- Film poster
- Traditional Chinese: 過埠新娘
- Simplified Chinese: 过埠新娘
- Hanyu Pinyin: Guò Bù Xīn Niáng
- Jyutping: Gwo3 Fau6 San1 Neong2
- Directed by: Alfred Cheung
- Written by: Alfred Cheung Keith Wong
- Produced by: Choi Wing-cheong
- Starring: Sammo Hung Maggie Cheung
- Cinematography: Jimmy Leung
- Edited by: Peter Cheung
- Music by: Joseph Koo Sherman Chow
- Production companies: Golden Harvest Bo Ho Films
- Release date: 14 April 1988;
- Running time: 87 minutes
- Country: Hong Kong
- Languages: Cantonese English
- Box office: HK$13,405,571

= Paper Marriage =

1988 Hong Kong film by Alfred Cheung

Paper Marriage (過埠新娘 (Gwo3 Fau6 San1 Neong2)) is a 1988 Hong Kong action comedy film directed and co-written by Alfred Cheung, and starring Sammo Hung and Maggie Cheung. It was released by Golden Harvest on 14 April 1988.

==Plot==

In the United States, a down-on-his-luck Chinese boxer named Bo Chin accepts promise of payment to marry a Hong Kong woman named Jade Lee so she can get American citizenship. They realize too late that they have been set up in a complicated plan to cheat them out of the woman's money.
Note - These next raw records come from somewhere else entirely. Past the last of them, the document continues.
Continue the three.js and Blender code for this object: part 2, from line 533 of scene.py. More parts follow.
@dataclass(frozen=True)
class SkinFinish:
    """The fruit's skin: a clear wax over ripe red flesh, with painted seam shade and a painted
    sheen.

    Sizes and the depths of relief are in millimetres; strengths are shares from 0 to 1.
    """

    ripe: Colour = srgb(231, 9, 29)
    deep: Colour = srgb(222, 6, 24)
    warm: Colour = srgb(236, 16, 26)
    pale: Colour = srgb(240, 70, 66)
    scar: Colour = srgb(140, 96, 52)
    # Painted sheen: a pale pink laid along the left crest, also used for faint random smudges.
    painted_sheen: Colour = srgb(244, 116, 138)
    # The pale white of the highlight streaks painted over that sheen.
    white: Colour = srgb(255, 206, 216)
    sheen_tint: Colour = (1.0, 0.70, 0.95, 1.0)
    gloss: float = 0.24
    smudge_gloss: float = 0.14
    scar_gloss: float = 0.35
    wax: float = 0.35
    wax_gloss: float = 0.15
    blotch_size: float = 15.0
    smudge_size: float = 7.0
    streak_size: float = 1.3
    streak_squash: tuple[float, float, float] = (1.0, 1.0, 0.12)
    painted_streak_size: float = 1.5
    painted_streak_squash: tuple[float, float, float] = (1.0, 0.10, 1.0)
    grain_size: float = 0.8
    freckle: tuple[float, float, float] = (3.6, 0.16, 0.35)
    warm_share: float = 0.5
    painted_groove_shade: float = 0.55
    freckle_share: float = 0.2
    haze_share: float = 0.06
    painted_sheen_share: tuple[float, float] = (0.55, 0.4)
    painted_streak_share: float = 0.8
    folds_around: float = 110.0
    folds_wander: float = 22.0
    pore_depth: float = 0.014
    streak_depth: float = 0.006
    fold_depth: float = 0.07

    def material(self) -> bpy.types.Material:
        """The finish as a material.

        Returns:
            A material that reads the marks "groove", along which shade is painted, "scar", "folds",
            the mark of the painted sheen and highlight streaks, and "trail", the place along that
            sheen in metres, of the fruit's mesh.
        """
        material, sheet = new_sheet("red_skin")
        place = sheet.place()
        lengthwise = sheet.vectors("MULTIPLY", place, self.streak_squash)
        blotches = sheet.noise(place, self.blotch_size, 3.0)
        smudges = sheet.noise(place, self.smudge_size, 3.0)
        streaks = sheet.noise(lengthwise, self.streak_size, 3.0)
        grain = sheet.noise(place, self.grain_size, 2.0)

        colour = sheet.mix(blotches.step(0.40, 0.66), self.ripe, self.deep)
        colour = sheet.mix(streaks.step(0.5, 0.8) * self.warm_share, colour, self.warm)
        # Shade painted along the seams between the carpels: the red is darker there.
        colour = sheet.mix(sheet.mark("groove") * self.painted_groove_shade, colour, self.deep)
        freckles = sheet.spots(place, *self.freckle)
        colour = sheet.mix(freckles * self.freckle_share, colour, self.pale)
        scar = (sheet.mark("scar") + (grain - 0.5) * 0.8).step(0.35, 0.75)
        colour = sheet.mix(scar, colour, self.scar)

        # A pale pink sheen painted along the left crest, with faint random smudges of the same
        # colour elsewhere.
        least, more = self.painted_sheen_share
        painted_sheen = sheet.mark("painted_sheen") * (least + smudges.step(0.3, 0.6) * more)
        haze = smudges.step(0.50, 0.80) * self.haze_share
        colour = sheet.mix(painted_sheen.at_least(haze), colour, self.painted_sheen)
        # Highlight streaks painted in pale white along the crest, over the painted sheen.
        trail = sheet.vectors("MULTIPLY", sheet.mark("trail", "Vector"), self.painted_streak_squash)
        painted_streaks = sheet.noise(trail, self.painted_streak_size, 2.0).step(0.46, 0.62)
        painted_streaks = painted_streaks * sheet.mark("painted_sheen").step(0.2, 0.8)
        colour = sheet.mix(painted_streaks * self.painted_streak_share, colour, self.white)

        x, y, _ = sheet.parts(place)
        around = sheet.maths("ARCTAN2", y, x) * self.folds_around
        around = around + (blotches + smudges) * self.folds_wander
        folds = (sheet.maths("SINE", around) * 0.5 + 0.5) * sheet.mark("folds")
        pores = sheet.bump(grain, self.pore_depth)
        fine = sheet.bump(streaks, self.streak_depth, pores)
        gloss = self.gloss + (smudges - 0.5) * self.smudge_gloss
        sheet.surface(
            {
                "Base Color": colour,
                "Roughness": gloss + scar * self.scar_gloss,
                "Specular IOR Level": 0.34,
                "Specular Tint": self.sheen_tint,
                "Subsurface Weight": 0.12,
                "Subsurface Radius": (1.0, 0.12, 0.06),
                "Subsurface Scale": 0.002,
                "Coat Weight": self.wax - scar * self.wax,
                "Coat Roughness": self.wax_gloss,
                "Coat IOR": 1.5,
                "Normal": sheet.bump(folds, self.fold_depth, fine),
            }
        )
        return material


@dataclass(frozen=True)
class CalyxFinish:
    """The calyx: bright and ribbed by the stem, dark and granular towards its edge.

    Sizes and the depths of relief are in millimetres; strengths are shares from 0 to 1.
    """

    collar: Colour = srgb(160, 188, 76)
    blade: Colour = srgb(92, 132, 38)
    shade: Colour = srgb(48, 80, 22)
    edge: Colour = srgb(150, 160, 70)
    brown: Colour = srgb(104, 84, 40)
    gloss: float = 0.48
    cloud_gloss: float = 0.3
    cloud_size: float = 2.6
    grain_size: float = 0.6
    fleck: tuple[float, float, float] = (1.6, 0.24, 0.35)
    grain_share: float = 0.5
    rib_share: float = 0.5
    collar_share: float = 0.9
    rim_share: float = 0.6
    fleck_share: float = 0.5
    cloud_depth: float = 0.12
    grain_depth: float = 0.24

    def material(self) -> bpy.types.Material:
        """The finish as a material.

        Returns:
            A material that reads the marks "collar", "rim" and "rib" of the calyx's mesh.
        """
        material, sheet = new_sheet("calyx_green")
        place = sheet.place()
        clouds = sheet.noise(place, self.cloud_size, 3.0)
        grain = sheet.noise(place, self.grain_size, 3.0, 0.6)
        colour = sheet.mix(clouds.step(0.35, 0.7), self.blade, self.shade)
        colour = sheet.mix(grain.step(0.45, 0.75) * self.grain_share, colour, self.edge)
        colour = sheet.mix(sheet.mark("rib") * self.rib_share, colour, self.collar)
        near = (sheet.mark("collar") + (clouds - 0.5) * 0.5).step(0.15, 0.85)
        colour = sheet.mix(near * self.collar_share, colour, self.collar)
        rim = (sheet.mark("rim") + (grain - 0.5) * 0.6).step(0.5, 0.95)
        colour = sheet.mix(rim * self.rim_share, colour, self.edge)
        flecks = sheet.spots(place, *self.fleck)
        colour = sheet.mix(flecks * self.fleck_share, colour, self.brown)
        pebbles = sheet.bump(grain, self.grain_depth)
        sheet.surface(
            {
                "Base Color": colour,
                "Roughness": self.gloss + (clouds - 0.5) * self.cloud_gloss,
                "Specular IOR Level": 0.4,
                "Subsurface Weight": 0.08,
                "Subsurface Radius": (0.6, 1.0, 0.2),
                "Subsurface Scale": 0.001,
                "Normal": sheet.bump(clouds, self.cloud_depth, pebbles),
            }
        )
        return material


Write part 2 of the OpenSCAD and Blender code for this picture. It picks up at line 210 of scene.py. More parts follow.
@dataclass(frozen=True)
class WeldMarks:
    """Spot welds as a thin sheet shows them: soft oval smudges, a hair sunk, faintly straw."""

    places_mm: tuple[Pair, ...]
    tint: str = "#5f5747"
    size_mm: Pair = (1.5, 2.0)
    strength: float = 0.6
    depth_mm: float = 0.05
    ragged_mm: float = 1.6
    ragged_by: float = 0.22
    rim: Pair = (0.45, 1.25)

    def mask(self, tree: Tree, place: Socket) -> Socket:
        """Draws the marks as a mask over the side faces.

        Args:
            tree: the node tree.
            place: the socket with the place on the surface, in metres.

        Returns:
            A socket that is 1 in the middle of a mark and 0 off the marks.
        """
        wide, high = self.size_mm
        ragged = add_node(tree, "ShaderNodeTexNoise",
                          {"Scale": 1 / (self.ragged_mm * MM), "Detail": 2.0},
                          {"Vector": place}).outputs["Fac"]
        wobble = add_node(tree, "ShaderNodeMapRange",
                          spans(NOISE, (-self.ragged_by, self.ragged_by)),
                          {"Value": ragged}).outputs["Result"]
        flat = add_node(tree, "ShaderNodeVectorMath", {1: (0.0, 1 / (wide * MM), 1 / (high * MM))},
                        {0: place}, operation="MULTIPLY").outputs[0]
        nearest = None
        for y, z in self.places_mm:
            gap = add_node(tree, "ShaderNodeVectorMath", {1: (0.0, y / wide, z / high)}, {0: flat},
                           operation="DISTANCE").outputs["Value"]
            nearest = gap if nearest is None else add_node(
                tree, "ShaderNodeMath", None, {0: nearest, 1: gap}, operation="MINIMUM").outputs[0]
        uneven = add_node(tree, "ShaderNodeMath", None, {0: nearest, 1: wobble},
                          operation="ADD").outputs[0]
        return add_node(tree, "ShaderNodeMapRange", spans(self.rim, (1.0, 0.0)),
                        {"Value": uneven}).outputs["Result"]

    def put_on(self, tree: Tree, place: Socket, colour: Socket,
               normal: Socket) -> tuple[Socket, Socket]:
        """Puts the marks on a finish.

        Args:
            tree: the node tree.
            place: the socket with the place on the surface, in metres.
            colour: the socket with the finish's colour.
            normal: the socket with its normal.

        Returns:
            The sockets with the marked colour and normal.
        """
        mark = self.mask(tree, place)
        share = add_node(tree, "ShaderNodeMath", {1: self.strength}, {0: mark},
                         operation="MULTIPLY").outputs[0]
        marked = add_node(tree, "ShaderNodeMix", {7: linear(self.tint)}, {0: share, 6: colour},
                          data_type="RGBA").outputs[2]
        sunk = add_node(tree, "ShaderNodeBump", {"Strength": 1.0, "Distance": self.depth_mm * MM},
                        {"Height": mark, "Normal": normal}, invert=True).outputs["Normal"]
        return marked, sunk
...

Their adventures begin when Bo is forced back into the boxing ring and Jade tries her hand at mud wrestling.

== Production ==
Although Paper Marriage is set in Los Angeles, California, the film was shot in Edmonton, Alberta. The opening sequence was shot at Northlands Park, while the final action sequence being shot at the West Edmonton Mall.

Yuen Wah and Lam Ching-ying were the film's action directors.